The same day Samuel Ciapa's body was discovered by authorities, Alan Tomaski fled to West Virginia. That's fantastic evidence called "consciousness of guilt." In this case, however, it was the prosecution's undoing.
A lengthy investigation ensued. Tomaski and his co-defendant Hesse were prime suspects, but the case never developed to the point of proof of guilt beyond a reasonable doubt. The crime occurred in a suburban police department, with limited murders. The case warranted constant attention from their detectives. In a bigger police department, it might have moved to the back burner as newer homicides replaced it.
Following his conviction for manslaughter in the first degree and sentence, Tomaski had time to do his research. He stumbled upon a case similar to his. In People v. Turner, the prosecutor asked for the lesser charge of manslaughter first on the murder second indictment. Defense counsel objected on the ground that manslaughter was not proven during the trial. The appellate court held it was ineffective assistance of counsel for the defense attorney not to object on the grounds that the statute of limitations had passed. The court reversed the conviction and dismissed the indictment.
Tomaski had hope and sent the case to his lawyers.
Two private, high-powered attorneys with seventy years of criminal defense experience filed a motion. In it, they said that they were ineffective in their representation. The People replied saying that they were very effective, because it was the strategy all along. Allow the lower charge, so that they could appeal it later on and get the case dismissed. Very shrewd, said the prosecutor.
The original trial court held a hearing and both defense attorneys took the stand in public. Both admitted that they missed the issue, that they committed an error. That they were not effective in their representation.
The prosecutors countered and questioned about their legal experience and strategy. They argued that this was a tactical decision and because of that, Tomaski shouldn't benefit.
The court seemed to agree with the defense attorneys. That's when the prosecution remembered the statute of limitations has a flip side. It can be extended in certain situations, like when a defendant is out of the state or imprisoned in another state.

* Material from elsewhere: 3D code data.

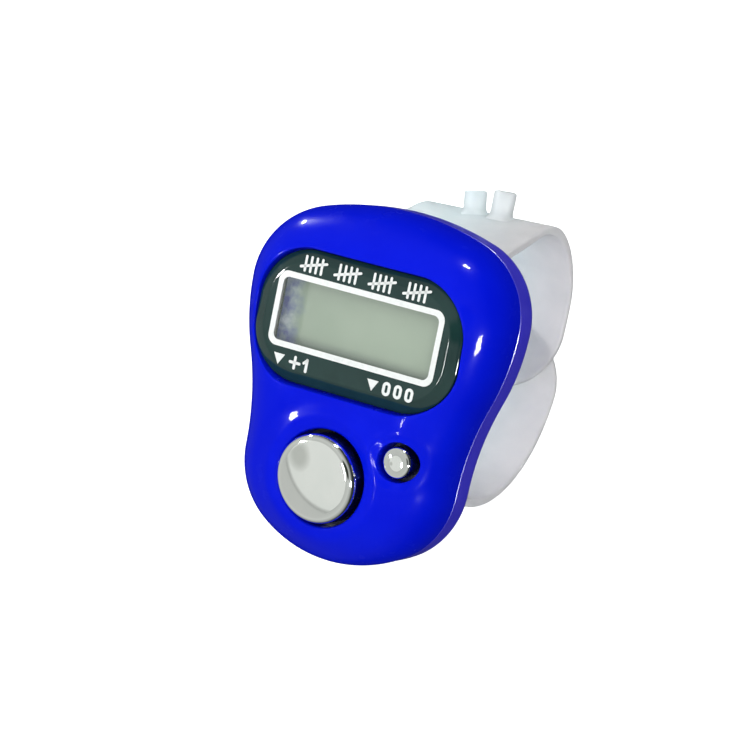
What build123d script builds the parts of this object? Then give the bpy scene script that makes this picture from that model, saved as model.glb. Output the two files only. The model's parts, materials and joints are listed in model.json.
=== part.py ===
"""Finger-ring tally counter: a pear-shaped two-shell body with a display window, a count key and a
reset key, worn on the finger by two soft straps that close into a ring behind it.

The counter stands as it does on a table, leaning back on its lower edge and on the ring. Millimetres,
+Z up, +X along the finger, the face towards -Y. The origin is under the middle of the whole object.
On the face, a place is given as x, up (along the face) and depth (behind the lens's front surface).
"""

import os
from math import atan2, cos, degrees, radians, sin, sqrt

from build123d import *

os.makedirs("parts", exist_ok=True)

# Stance: how far the face leans back, and where its origin (the middle of the display) stands.
LEAN = 24.08
FACE_Y = -11.607
FACE_Z = 26.66

# Outline of the shells, as tangent arcs down the right side: radius and turn of each.
TOP = 12.4
TOP_RADIUS, TOP_TURN = 32.5, 17.0
SHOULDER_RADIUS, SHOULDER_TURN = 8.5, 73.0
FLANK_RADIUS, FLANK_TURN = 23.5, 20.0
WAIST_RADIUS, WAIST_TURN = 28.8, 20.0
CORNER_RADIUS, CORNER_TURN = 9.4, 57.0
BOTTOM_TURN = 180.0 - TOP_TURN - SHOULDER_TURN - FLANK_TURN + WAIST_TURN - CORNER_TURN

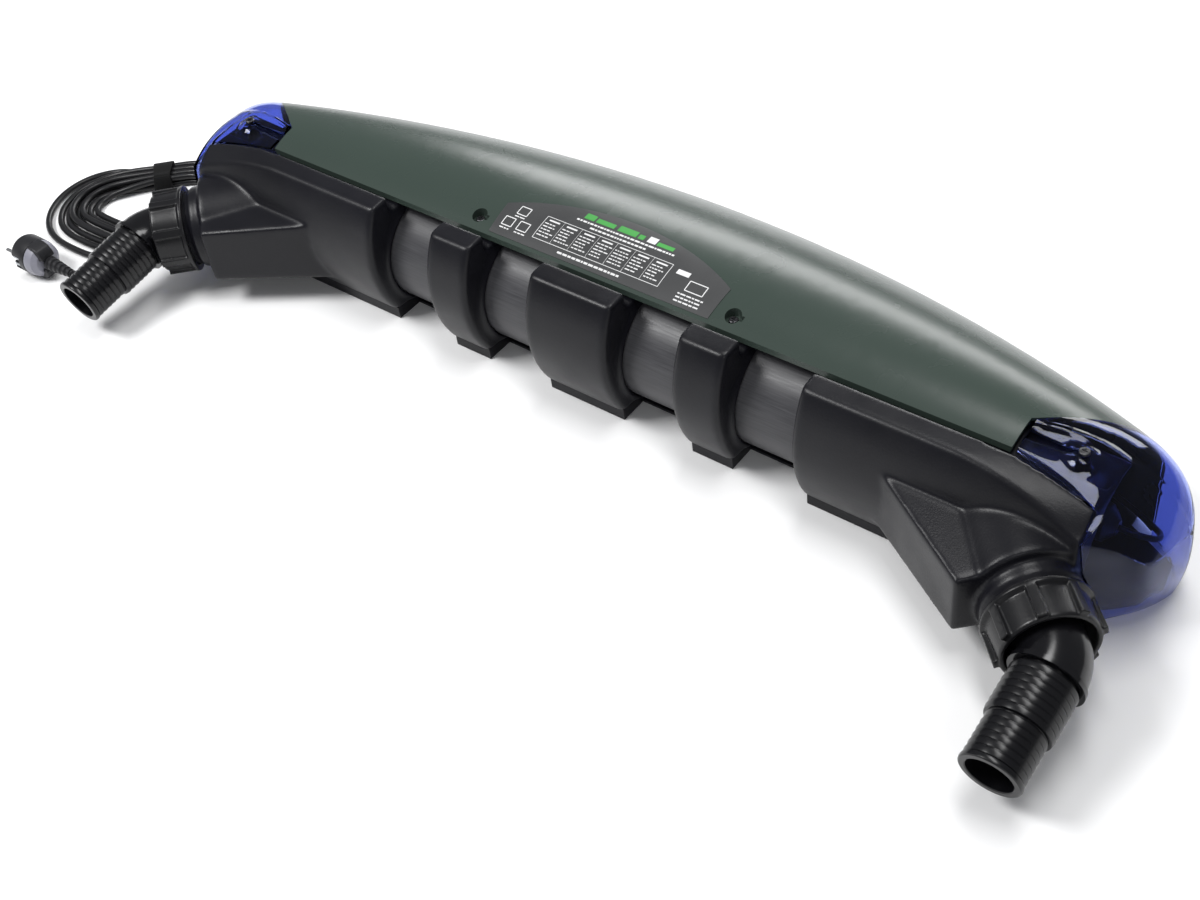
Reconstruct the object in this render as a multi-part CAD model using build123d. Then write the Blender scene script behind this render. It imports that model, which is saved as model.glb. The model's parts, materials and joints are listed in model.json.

They took out their calculators and went to work. The murder was in August of 2002 and Tomaski was indicted in June of 2010. That was almost eight years - a little less than three years over the statute of limitations. If they could show Tomaski was out of the state for that period of time, it would be excludable and not counted against the five year period.
Tomaski was in and out of jail for the years he was in West Virginia. There was no proof he was in New York. A sigh of relief!
Wrong. Grandma's journal surfaced.
If you recall from the first post, the police collected Tomaski's grandmother's journal when they searched her house. Grandma told the defense attorneys to look in the journal. In it, she described the dates when Tomaski was home in New York with her. She described when he went to West Virginia and even when she picked him up and drove him back to New York.
Time for another hearing.
Grandma testified and read the relevant portions of the journals. It was undisputed that Tomaski was in West Virginia for over two years when he was in jail there. The prosecution had to save around 150 days of disputed time when he was not in jail. Grandma said he was in New York and the prosecution countered that grandma could not be credible because she was covering for Tomaski. The judge listened to her testimony and read her journal.
And then, in July of 2012, the court decided that grandma was believable. Her journal was collected before the statute of limitations issue was even a relevant issue. It was difficult to believe she contrived the journal entries, which were in police custody, before anyone knew the statute of limitations would become the key.
After serving 18 months for the murder of Sam Ciapa, Tomaski walked out the front door. He could not be tried again because of double jeopardy. The jury acquitted on murder second and the statute of limitations barred manslaughter first.
And that is how you get away with murder.